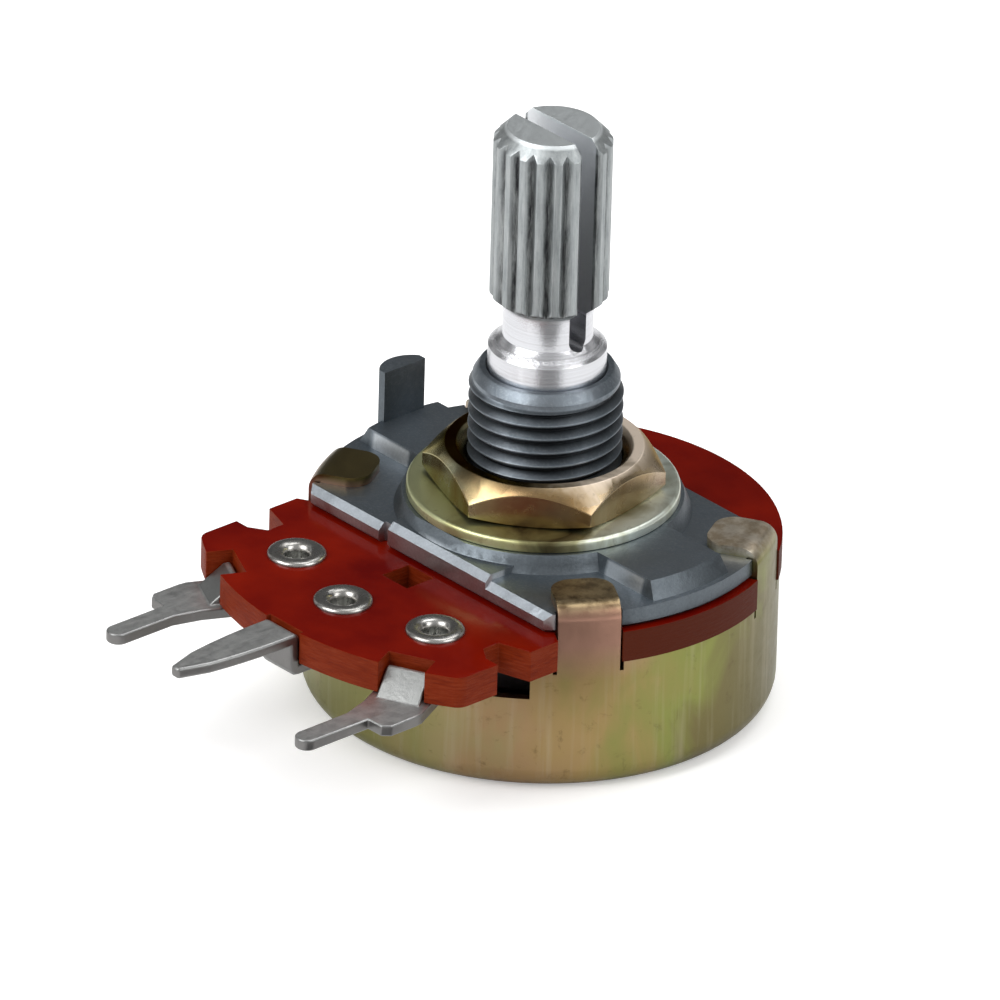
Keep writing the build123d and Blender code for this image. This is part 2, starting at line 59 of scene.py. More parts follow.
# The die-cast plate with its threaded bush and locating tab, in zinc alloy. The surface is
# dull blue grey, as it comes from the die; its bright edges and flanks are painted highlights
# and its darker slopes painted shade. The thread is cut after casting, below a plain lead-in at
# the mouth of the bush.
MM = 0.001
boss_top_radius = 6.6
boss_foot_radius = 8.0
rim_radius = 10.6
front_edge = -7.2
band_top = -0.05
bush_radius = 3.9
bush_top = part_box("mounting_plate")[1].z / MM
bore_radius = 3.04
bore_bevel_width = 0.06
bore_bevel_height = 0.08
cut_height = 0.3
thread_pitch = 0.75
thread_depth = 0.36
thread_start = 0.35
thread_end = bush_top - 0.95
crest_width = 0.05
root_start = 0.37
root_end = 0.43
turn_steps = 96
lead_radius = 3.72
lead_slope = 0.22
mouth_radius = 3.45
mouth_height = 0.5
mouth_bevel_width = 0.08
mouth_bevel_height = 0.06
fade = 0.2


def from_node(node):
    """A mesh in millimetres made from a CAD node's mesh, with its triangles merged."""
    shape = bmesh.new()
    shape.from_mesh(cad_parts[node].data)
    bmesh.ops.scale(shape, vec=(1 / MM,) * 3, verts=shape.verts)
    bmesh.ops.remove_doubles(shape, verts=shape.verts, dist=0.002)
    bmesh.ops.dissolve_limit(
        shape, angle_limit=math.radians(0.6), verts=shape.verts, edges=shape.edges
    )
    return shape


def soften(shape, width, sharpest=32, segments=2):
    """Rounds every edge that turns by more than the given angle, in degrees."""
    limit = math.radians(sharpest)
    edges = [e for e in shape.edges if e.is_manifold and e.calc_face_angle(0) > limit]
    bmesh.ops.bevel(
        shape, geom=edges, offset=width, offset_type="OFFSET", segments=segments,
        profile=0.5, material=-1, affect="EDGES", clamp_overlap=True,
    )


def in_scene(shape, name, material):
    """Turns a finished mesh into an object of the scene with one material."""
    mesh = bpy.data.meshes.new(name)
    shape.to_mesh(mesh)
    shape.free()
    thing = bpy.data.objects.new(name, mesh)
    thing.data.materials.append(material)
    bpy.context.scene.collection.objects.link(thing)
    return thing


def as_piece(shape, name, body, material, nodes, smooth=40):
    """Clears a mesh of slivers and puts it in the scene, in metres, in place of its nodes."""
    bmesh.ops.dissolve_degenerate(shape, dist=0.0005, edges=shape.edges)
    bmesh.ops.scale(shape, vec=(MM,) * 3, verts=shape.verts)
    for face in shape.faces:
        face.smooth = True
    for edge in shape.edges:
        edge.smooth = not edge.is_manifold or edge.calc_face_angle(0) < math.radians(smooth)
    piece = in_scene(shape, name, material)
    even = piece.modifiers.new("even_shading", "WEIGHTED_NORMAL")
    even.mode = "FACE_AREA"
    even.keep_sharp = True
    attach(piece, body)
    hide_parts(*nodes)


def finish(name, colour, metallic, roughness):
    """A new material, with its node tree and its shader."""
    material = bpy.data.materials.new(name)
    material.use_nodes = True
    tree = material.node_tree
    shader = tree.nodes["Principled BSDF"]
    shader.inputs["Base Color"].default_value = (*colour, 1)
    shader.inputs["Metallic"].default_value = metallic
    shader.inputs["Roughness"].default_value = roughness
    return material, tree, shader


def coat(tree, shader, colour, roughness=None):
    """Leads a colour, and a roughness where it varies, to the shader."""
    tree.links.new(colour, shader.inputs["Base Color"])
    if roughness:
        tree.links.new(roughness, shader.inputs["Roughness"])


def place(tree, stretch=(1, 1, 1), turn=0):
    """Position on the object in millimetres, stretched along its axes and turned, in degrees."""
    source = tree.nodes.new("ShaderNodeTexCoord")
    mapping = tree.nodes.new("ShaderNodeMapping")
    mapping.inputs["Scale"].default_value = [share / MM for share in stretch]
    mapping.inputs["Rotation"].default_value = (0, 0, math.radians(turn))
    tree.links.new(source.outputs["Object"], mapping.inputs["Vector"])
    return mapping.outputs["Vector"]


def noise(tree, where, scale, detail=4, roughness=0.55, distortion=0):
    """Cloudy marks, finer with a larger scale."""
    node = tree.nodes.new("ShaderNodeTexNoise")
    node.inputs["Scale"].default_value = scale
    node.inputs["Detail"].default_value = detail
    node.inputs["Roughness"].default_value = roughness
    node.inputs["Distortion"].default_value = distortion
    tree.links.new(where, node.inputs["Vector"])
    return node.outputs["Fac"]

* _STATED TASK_
Report only the count of lines that include the string "body".

* _EXPECTED OUTPUT_
2